Instructions for the task: In the listing below, locate the line that contains "const pouch = new THREE.Group();" and the line that contains "obj.data = obj.data.copy()". Restate word for word those two lines and every line between them, and nothing else.

Material provided:
┌──

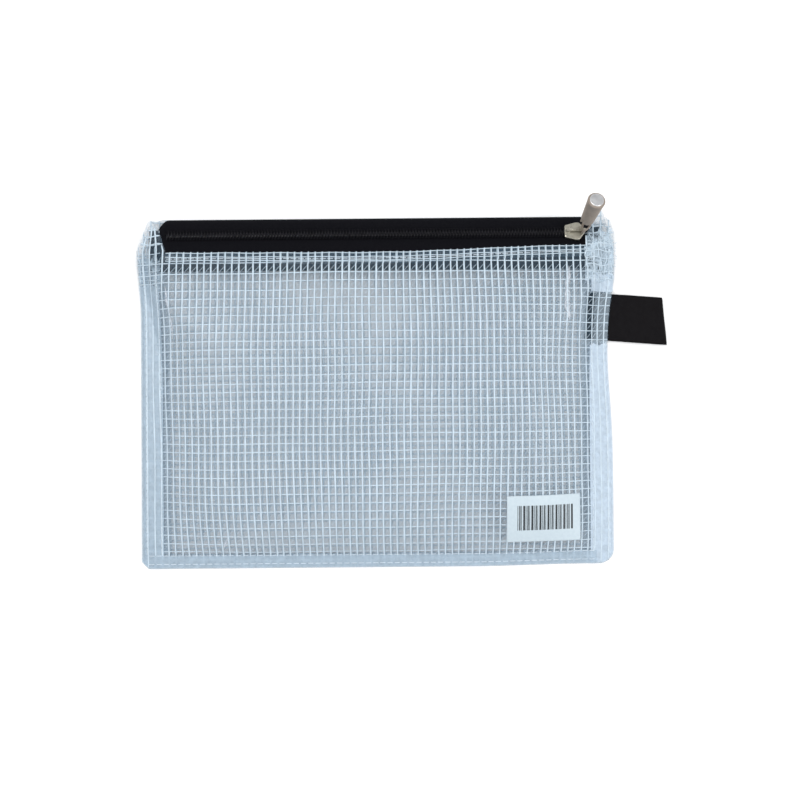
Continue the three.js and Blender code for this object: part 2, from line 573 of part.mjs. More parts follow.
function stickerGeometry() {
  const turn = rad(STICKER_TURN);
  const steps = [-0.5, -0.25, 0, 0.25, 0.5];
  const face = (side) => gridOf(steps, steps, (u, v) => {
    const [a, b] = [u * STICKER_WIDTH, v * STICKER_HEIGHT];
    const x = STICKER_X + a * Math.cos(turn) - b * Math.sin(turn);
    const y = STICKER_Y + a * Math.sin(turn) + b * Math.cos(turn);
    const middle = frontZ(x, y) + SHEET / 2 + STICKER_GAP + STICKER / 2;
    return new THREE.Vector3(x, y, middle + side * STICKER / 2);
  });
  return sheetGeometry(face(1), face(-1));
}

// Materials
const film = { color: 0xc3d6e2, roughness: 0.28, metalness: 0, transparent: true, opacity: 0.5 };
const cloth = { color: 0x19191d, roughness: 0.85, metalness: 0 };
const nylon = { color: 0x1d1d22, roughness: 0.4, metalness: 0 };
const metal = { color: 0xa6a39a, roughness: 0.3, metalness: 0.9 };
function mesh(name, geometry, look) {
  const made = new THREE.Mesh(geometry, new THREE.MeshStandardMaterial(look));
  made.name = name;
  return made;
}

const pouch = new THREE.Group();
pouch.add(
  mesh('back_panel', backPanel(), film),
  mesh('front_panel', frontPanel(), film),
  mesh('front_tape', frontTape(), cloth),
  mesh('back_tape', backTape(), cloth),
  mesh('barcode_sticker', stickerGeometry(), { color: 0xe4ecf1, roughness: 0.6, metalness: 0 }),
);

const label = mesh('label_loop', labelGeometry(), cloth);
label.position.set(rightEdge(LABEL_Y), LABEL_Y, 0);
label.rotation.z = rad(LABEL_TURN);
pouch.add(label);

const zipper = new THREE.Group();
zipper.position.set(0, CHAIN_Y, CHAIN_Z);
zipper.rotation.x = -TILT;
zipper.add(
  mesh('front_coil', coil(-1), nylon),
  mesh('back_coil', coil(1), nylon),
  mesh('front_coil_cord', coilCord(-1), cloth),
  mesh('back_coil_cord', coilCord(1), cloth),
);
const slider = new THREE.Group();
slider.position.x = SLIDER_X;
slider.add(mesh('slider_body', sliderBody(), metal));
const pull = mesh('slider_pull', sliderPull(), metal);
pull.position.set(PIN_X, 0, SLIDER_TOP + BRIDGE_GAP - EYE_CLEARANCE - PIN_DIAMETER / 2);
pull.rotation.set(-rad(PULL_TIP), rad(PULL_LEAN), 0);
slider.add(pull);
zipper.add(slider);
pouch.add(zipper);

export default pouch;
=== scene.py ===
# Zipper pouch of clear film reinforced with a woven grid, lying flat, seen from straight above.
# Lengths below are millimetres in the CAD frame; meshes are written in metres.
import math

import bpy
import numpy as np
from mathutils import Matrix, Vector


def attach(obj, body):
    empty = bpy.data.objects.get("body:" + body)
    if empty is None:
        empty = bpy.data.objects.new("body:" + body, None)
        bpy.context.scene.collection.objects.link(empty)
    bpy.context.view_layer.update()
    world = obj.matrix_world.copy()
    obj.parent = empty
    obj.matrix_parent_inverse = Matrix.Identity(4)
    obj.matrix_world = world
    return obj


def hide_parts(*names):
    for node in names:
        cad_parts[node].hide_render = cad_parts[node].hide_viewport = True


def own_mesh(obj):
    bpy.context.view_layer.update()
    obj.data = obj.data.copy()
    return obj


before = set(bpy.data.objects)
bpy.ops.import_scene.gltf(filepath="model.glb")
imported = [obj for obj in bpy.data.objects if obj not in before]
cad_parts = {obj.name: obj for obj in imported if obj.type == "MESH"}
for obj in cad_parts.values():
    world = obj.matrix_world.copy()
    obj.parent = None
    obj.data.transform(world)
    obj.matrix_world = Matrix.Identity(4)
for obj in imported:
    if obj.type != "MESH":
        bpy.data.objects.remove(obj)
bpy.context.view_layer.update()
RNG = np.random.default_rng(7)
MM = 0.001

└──

Finished exercise:
const pouch = new THREE.Group();
pouch.add(
  mesh('back_panel', backPanel(), film),
  mesh('front_panel', frontPanel(), film),
  mesh('front_tape', frontTape(), cloth),
  mesh('back_tape', backTape(), cloth),
  mesh('barcode_sticker', stickerGeometry(), { color: 0xe4ecf1, roughness: 0.6, metalness: 0 }),
);

const label = mesh('label_loop', labelGeometry(), cloth);
label.position.set(rightEdge(LABEL_Y), LABEL_Y, 0);
label.rotation.z = rad(LABEL_TURN);
pouch.add(label);

const zipper = new THREE.Group();
zipper.position.set(0, CHAIN_Y, CHAIN_Z);
zipper.rotation.x = -TILT;
zipper.add(
  mesh('front_coil', coil(-1), nylon),
  mesh('back_coil', coil(1), nylon),
  mesh('front_coil_cord', coilCord(-1), cloth),
  mesh('back_coil_cord', coilCord(1), cloth),
);
const slider = new THREE.Group();
slider.position.x = SLIDER_X;
slider.add(mesh('slider_body', sliderBody(), metal));
const pull = mesh('slider_pull', sliderPull(), metal);
pull.position.set(PIN_X, 0, SLIDER_TOP + BRIDGE_GAP - EYE_CLEARANCE - PIN_DIAMETER / 2);
pull.rotation.set(-rad(PULL_TIP), rad(PULL_LEAN), 0);
slider.add(pull);
zipper.add(slider);
pouch.add(zipper);

export default pouch;
=== scene.py ===
# Zipper pouch of clear film reinforced with a woven grid, lying flat, seen from straight above.
# Lengths below are millimetres in the CAD frame; meshes are written in metres.
import math

import bpy
import numpy as np
from mathutils import Matrix, Vector


def attach(obj, body):
    empty = bpy.data.objects.get("body:" + body)
    if empty is None:
        empty = bpy.data.objects.new("body:" + body, None)
        bpy.context.scene.collection.objects.link(empty)
    bpy.context.view_layer.update()
    world = obj.matrix_world.copy()
    obj.parent = empty
    obj.matrix_parent_inverse = Matrix.Identity(4)
    obj.matrix_world = world
    return obj


def hide_parts(*names):
    for node in names:
        cad_parts[node].hide_render = cad_parts[node].hide_viewport = True


def own_mesh(obj):
    bpy.context.view_layer.update()
    obj.data = obj.data.copy()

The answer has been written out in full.